Réalisation: Louise Archambault | Dans les salles du Québec le 13 septembre 2019 (MK2 | Mile End)
Six ans après Gabrielle, Louise Archambault nous revient avec un nouveau film qui partage avec le précédent certaines qualités.
La première est l'intérêt de la cinéaste pour les histoires d'amour qui sortent des sentiers battus. Après le handicap mental, Archambault place ici la vieillesse au cœur de son récit (adapté du livre de Jocelyne Saucier, XYZ éditeur). Elle n’est certes pas la première à le faire (souvenons-nous de La casa del sorriso, Marco Ferreri, 1991), mais elle fait partie des cinéastes qui osent montrer que l’amour passe (à tout âge) aussi par le désir charnel, ici très sensuel. Elle réussit parfaitement à montrer un amour naissant, la montée du désir, et nous livre une scène très belle (et plutôt crue) qui ose représenter des corps vieux et fripés pour faire l’éloge de la peau, des caresses, de la sensualité. Cette première qualité est d'ailleurs indissociable de la seconde: la sensibilité d’Archambault, son amour / respect pour ses personnages, sa capacité à les faire vivre et exister sous nos yeux.

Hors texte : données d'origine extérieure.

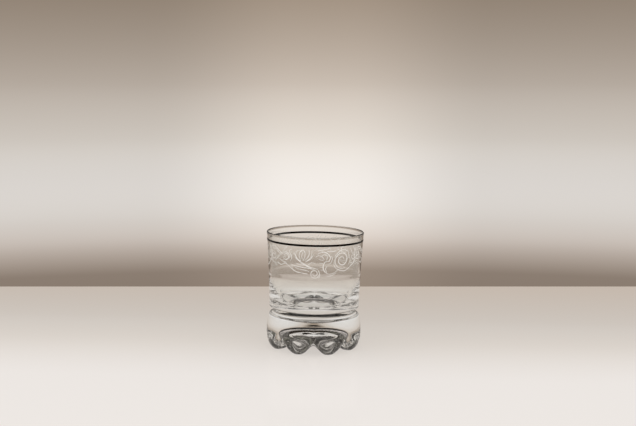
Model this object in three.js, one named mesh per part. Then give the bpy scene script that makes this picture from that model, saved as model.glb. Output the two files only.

Malheureusement, le film n’est toutefois pas sans faiblesses, souvent liées aux personnages de la photographe et du gérant de l’hôtel (Ève Landry et Éric Robidoux, cependant tous les deux irréprochables) dont les rôles trop fonctionnels de moteur du récit viennent un peu atténuer la force des qualités évoquées plus haut.
Quoi qu’il en soit, cette faiblesse d’écriture ne nous empêchera pas de conseiller le visionnement de ce film réalisé par une cinéaste qui, décidément, ose bouleverser les habitudes du spectateur sans sombrer dans la provocation facile... et qui parvient à trouver les images justes pour affirmer qu'il n'est jamais trop tard pour choisir une nouvelle vie!